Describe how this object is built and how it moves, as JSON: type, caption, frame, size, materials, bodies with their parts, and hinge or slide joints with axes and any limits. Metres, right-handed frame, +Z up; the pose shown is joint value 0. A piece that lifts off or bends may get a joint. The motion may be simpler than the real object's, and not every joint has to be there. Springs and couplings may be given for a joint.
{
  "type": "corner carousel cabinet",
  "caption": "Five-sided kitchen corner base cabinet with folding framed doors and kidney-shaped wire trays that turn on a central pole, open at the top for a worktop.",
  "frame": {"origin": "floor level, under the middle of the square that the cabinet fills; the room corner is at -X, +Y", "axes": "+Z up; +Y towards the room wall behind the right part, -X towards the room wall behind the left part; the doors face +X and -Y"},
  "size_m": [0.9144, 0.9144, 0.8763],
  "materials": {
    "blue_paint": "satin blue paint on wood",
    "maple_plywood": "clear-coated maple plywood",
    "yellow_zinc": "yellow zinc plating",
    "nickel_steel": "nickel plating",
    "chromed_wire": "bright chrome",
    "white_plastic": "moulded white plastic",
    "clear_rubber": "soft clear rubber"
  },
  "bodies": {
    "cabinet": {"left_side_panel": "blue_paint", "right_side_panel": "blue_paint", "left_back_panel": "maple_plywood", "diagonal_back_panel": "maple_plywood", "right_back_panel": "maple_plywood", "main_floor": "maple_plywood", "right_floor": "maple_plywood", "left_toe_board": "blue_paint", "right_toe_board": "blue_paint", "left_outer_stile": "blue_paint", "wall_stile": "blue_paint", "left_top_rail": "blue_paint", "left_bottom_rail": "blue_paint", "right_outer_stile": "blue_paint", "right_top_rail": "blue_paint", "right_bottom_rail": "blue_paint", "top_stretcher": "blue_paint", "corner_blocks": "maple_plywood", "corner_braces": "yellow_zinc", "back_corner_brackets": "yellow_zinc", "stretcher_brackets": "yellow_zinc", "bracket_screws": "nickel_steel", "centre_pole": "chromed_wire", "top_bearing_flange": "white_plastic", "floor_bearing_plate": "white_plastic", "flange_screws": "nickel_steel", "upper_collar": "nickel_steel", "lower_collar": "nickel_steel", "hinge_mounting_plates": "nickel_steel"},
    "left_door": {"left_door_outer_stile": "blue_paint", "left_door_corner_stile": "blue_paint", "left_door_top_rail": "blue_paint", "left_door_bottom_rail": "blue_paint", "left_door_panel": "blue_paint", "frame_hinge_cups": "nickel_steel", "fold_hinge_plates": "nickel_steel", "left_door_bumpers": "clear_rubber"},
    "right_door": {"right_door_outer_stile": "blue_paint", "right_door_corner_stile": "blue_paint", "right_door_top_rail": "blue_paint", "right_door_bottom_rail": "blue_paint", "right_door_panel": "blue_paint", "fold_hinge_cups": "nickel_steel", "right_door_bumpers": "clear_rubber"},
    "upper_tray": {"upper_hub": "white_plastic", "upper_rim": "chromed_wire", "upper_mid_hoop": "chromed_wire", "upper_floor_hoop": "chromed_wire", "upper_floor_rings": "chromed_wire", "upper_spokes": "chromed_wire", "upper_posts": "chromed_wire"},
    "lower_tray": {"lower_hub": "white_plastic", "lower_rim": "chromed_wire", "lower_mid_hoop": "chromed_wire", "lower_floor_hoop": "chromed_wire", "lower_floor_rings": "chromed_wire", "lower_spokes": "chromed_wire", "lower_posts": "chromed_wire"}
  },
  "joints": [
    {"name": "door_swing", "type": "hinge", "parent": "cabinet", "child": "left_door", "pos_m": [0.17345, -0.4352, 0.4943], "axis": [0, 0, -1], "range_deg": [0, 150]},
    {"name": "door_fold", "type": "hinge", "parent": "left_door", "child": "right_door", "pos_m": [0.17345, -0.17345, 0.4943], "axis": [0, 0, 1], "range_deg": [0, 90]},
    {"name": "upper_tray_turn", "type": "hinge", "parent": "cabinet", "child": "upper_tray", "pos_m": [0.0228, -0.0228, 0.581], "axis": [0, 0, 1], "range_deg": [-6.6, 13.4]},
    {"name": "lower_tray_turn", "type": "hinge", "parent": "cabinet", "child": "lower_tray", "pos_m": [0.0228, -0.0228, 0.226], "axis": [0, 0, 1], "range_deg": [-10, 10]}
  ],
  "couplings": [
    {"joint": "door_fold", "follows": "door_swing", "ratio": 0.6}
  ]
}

TASK DESCRIPTION:
Type out all of the material again, word for word.

WRITTEN ANSWER:
Describe how this object is built and how it moves, as JSON: type, caption, frame, size, materials, bodies with their parts, and hinge or slide joints with axes and any limits. Metres, right-handed frame, +Z up; the pose shown is joint value 0. A piece that lifts off or bends may get a joint. The motion may be simpler than the real object's, and not every joint has to be there. Springs and couplings may be given for a joint.
{
  "type": "corner carousel cabinet",
  "caption": "Five-sided kitchen corner base cabinet with folding framed doors and kidney-shaped wire trays that turn on a central pole, open at the top for a worktop.",
  "frame": {"origin": "floor level, under the middle of the square that the cabinet fills; the room corner is at -X, +Y", "axes": "+Z up; +Y towards the room wall behind the right part, -X towards the room wall behind the left part; the doors face +X and -Y"},
  "size_m": [0.9144, 0.9144, 0.8763],
  "materials": {
    "blue_paint": "satin blue paint on wood",
    "maple_plywood": "clear-coated maple plywood",
    "yellow_zinc": "yellow zinc plating",
    "nickel_steel": "nickel plating",
    "chromed_wire": "bright chrome",
    "white_plastic": "moulded white plastic",
    "clear_rubber": "soft clear rubber"
  },
  "bodies": {
    "cabinet": {"left_side_panel": "blue_paint", "right_side_panel": "blue_paint", "left_back_panel": "maple_plywood", "diagonal_back_panel": "maple_plywood", "right_back_panel": "maple_plywood", "main_floor": "maple_plywood", "right_floor": "maple_plywood", "left_toe_board": "blue_paint", "right_toe_board": "blue_paint", "left_outer_stile": "blue_paint", "wall_stile": "blue_paint", "left_top_rail": "blue_paint", "left_bottom_rail": "blue_paint", "right_outer_stile": "blue_paint", "right_top_rail": "blue_paint", "right_bottom_rail": "blue_paint", "top_stretcher": "blue_paint", "corner_blocks": "maple_plywood", "corner_braces": "yellow_zinc", "back_corner_brackets": "yellow_zinc", "stretcher_brackets": "yellow_zinc", "bracket_screws": "nickel_steel", "centre_pole": "chromed_wire", "top_bearing_flange": "white_plastic", "floor_bearing_plate": "white_plastic", "flange_screws": "nickel_steel", "upper_collar": "nickel_steel", "lower_collar": "nickel_steel", "hinge_mounting_plates": "nickel_steel"},
    "left_door": {"left_door_outer_stile": "blue_paint", "left_door_corner_stile": "blue_paint", "left_door_top_rail": "blue_paint", "left_door_bottom_rail": "blue_paint", "left_door_panel": "blue_paint", "frame_hinge_cups": "nickel_steel", "fold_hinge_plates": "nickel_steel", "left_door_bumpers": "clear_rubber"},
    "right_door": {"right_door_outer_stile": "blue_paint", "right_door_corner_stile": "blue_paint", "right_door_top_rail": "blue_paint", "right_door_bottom_rail": "blue_paint", "right_door_panel": "blue_paint", "fold_hinge_cups": "nickel_steel", "right_door_bumpers": "clear_rubber"},
    "upper_tray": {"upper_hub": "white_plastic", "upper_rim": "chromed_wire", "upper_mid_hoop": "chromed_wire", "upper_floor_hoop": "chromed_wire", "upper_floor_rings": "chromed_wire", "upper_spokes": "chromed_wire", "upper_posts": "chromed_wire"},
    "lower_tray": {"lower_hub": "white_plastic", "lower_rim": "chromed_wire", "lower_mid_hoop": "chromed_wire", "lower_floor_hoop": "chromed_wire", "lower_floor_rings": "chromed_wire", "lower_spokes": "chromed_wire", "lower_posts": "chromed_wire"}
  },
  "joints": [
    {"name": "door_swing", "type": "hinge", "parent": "cabinet", "child": "left_door", "pos_m": [0.17345, -0.4352, 0.4943], "axis": [0, 0, -1], "range_deg": [0, 150]},
    {"name": "door_fold", "type": "hinge", "parent": "left_door", "child": "right_door", "pos_m": [0.17345, -0.17345, 0.4943], "axis": [0, 0, 1], "range_deg": [0, 90]},
    {"name": "upper_tray_turn", "type": "hinge", "parent": "cabinet", "child": "upper_tray", "pos_m": [0.0228, -0.0228, 0.581], "axis": [0, 0, 1], "range_deg": [-6.6, 13.4]},
    {"name": "lower_tray_turn", "type": "hinge", "parent": "cabinet", "child": "lower_tray", "pos_m": [0.0228, -0.0228, 0.226], "axis": [0, 0, 1], "range_deg": [-10, 10]}
  ],
  "couplings": [
    {"joint": "door_fold", "follows": "door_swing", "ratio": 0.6}
  ]
}